Before the public got its say Thursday, Chuck Allen, a top Pentagon lawyer, presented Maven as an asset, saying AI that makes commanders more effective can also protect human rights. “Military advantages also bring humanitarian benefits in many cases, including reducing the risk of harm to civilians,” he said.
Many people who spoke after the floor opened to the public were more concerned about that AI may undermine human rights.
Herb Lin, a Stanford professor, urged the Pentagon to embrace AI systems cautiously because humans tend to place too much trust in computers’ judgments. In fact, he said, AI systems on the battlefield can be expected to fail in unexpected ways, because today’s AI technology is inflexible and only works under narrow and stable conditions.
Mira Lane, director of ethics and society at Microsoft, echoed that warning. She also raised concerns that the US could feel pressure to change its ethical boundaries if countries less respectful of human rights forge ahead with AI systems that decide for themselves when to kill. “If our adversaries build autonomous weapons, then we’ll have to react,” she said.
Marta Kosmyna, Silicon Valley lead for the Campaign to Stop Killer Robots, voiced similar worries. The group wants a global ban on fully autonomous weapons, an idea that has received support from thousands of AI experts, including employees of Alphabet and Facebook.
The Department of Defense has been bound since 2012 by an internal policy requiring a “human in the loop” whenever lethal force is used. But at UN discussions the US has argued against proposals for similar international-level rules, saying existing agreements like the 1949 Geneva Conventions are a sufficient check on new ways to kill people.
“We need to take into account countries that do not follow similar rules,” Kosmyna said, urging the US to use its influence to steer the world toward new, AI-specific restrictions. Such restrictions could bind the US from switching its position just because an adversary did.
Veterans who spoke Thursday were more supportive of the Pentagon’s all-in AI strategy. Bow Rodgers, who was awarded a Bronze Star in Vietnam and now invests in veteran-founded startups, urged the Pentagon to prioritize AI projects that could reduce friendly-fire incidents. “That’s got to be right up on top,” he said.

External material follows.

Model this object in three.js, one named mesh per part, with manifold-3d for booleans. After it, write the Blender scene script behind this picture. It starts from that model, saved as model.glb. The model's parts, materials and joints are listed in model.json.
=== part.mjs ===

Peter Dixon, who served as a Marine officer in Iraq and Afghanistan, spoke of situations in which frantic calls for air cover from local troops taking heavy fire were denied because US commanders feared civilians would be harmed. AI-enhanced surveillance tools could help, he said. “It’s important to keep in mind the benefits this has on the battlefield, as opposed to just the risk of this going sideways somehow,” Dixon said.
The Defense Innovation Board expects to vote this fall on a document that combines principles that could guide the use of AI with general advice to the Pentagon. It will also concern itself with more pedestrian uses of AI under consideration at the department, such as in healthcare, logistics, recruiting, and predicting maintenance issues on aircraft.

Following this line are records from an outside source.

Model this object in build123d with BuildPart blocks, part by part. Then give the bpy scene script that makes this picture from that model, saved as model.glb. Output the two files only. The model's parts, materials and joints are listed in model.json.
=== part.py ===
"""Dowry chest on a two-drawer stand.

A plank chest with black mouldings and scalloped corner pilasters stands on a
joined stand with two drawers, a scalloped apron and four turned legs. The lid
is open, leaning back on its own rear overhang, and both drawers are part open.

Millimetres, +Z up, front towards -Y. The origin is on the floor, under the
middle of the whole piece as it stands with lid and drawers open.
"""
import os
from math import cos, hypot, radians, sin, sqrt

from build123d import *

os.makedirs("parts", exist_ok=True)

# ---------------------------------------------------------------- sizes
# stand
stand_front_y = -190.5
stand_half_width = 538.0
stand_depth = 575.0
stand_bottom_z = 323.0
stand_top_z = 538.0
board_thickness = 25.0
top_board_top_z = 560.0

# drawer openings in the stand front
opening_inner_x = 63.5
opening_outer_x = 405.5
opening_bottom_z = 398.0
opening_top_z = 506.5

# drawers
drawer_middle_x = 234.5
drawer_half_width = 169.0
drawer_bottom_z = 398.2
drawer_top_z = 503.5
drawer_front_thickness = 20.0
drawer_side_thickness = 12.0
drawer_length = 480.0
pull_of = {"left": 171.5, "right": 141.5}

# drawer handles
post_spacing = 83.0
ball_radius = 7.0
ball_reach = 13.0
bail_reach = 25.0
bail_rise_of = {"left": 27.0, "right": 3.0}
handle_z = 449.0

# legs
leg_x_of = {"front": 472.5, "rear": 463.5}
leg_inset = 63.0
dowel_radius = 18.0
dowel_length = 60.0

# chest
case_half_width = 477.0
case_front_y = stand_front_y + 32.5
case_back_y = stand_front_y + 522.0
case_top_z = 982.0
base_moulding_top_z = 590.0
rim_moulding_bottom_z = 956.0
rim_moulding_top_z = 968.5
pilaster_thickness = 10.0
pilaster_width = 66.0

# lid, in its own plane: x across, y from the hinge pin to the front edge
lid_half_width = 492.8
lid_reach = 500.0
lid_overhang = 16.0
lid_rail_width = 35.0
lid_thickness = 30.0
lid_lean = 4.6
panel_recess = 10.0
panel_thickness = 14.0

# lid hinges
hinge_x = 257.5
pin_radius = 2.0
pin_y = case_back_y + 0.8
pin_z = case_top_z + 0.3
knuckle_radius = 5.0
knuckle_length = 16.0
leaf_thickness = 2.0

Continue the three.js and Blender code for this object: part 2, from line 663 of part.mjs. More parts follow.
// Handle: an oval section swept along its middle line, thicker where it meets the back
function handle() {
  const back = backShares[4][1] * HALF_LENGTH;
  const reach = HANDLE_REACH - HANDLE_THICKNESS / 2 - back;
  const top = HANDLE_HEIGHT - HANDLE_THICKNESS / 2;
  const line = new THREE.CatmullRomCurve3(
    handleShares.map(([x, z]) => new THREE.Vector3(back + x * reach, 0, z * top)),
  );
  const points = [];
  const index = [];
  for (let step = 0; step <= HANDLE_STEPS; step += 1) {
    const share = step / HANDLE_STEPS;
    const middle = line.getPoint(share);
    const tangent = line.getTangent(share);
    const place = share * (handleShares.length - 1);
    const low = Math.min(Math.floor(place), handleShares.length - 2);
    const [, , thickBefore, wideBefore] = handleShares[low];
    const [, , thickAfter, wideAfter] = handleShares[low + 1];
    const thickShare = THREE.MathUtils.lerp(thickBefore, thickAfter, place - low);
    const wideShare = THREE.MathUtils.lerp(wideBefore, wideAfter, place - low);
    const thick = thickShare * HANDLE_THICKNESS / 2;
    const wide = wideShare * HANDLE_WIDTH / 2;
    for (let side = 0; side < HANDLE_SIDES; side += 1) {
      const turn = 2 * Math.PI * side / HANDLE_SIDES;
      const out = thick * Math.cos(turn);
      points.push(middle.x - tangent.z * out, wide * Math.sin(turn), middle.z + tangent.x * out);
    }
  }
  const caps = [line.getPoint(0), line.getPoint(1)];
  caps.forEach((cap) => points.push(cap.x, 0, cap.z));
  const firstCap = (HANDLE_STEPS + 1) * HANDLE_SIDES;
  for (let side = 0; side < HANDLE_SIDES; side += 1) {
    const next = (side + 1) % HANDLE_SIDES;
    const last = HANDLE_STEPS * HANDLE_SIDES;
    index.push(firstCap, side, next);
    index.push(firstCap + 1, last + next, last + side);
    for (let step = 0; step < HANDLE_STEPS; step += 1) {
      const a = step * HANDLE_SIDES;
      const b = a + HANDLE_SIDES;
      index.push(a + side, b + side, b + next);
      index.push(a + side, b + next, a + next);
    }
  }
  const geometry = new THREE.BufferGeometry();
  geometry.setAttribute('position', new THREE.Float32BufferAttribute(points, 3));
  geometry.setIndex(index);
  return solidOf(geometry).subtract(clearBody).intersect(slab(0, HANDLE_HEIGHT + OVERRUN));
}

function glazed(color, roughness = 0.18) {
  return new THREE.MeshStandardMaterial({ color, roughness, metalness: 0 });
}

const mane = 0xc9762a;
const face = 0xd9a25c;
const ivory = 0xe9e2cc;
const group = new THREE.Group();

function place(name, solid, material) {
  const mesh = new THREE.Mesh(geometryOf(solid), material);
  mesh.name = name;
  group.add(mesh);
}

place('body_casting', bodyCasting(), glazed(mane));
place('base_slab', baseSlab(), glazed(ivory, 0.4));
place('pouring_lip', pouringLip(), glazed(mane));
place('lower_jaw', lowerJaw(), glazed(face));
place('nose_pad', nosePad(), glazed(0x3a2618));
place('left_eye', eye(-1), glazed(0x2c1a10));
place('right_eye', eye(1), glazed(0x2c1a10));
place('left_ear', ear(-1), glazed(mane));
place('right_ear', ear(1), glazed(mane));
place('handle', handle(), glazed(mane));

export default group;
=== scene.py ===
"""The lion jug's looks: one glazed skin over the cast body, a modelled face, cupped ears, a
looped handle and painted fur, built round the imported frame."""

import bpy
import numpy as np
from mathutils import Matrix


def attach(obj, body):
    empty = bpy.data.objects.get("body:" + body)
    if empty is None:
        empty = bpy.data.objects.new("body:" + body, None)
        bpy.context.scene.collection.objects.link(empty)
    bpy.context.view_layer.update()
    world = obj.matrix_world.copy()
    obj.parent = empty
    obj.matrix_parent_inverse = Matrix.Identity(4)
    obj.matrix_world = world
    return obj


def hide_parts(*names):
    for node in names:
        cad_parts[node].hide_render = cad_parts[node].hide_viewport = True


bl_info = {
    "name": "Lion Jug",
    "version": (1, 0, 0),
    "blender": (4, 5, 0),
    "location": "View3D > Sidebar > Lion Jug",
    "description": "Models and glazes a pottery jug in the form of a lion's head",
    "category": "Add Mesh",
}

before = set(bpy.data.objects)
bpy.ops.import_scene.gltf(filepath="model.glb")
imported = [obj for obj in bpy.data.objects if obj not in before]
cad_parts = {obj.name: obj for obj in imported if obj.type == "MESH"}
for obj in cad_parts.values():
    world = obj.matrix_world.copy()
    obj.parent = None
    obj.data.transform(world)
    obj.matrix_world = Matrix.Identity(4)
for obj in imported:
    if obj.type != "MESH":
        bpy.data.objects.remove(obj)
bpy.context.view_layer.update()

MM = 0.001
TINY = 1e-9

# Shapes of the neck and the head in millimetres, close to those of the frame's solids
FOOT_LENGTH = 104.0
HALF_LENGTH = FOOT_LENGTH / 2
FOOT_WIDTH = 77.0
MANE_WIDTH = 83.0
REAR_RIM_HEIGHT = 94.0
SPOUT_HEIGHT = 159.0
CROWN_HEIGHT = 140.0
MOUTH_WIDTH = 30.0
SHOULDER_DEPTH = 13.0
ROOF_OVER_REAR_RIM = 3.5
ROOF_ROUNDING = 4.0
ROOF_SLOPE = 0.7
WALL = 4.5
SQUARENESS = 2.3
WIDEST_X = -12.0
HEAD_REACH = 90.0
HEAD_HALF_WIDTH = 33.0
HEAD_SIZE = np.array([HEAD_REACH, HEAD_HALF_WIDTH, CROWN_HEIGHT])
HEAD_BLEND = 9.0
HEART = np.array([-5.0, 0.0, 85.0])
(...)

“Everyone gets focused on the pointy end of the stick, but there are so many other applications that we have to think about,” said Heather Roff, a research analyst at Johns Hopkins University’s Applied Physics Laboratory who is helping the board with the project.
The board is also taking private feedback from tech executives, academics, and activists. Friday it had scheduled a private meeting that included Stanford professors, Google employees, venture capitalists, and the International Committee of the Red Cross.
Lucy Suchman, a professor at Lancaster University in the UK, was looking forward to that meeting but is pessimistic about the long-term outcomes of the Pentagon’s ethics project. She expects any document that results to be more a PR exercise than meaningful control of a powerful new technology—an accusation she also levels at Google’s AI guidelines. “It’s ethics-washing,” she said.